Multiple termination statements on a single financing statement also raise questions about authorization and effectiveness. If different parties filed separate terminations, this might reflect legitimate partial releases in a multiple secured party scenario. However, duplicate terminations by the same party could indicate filing errors or confusion about the security interest's status.
Continuation filings outside the required six-month window appear in public records but provide no legal effect. These ineffective continuations create false impressions about the financing statement's current status and require careful analysis to determine the actual expiration date.
Verification Best Practices
Effective UCC verification requires systematic approaches to interpreting termination and continuation filing patterns. When encountering questionable filing sequences, professionals should first verify the timing of any continuation statements against the original UCC-1's expiration date to confirm effectiveness.

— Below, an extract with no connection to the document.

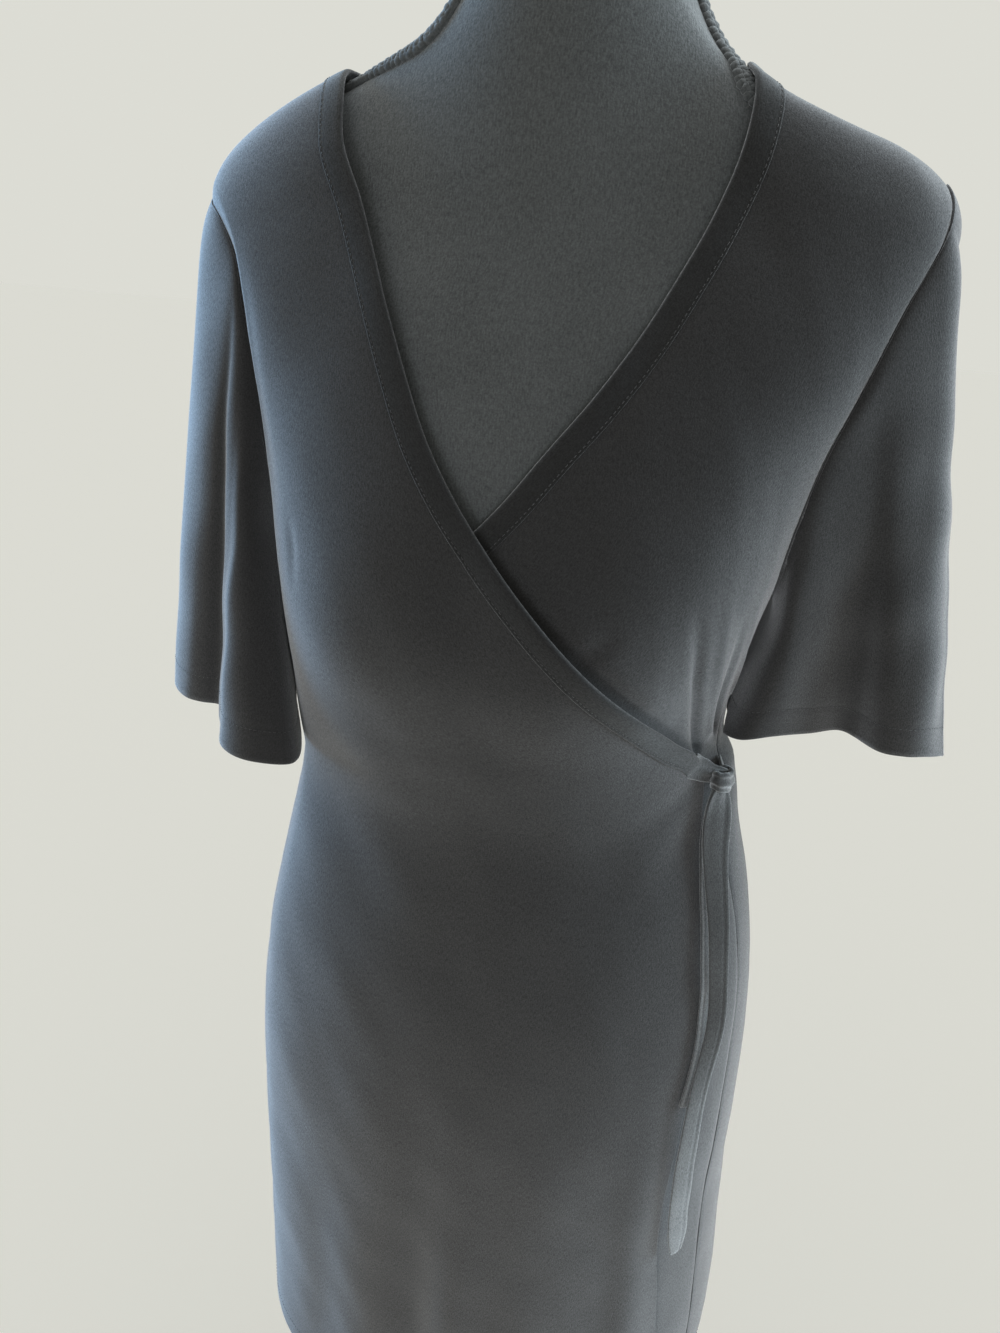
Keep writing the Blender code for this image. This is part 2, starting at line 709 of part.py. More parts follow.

Authorization verification becomes critical when termination and continuation filings appear to conflict. Contacting secured parties of record directly often provides the clearest resolution of filing authority questions and intended effects. This direct inquiry approach proves especially valuable in multiple secured party scenarios where partial terminations may not be apparent from the public record alone.
State filing office databases provide the official record of UCC filings, but interpretation requires understanding both the legal requirements and practical filing patterns. Regular monitoring of UCC records for portfolio companies or collateral positions helps identify changes in security interest status before they affect business decisions.
Cross-referencing UCC search results with loan documentation and security agreements provides additional context for interpreting filing patterns. When public records conflict with underlying transaction documents, further investigation typically reveals filing errors or unauthorized statements that require correction.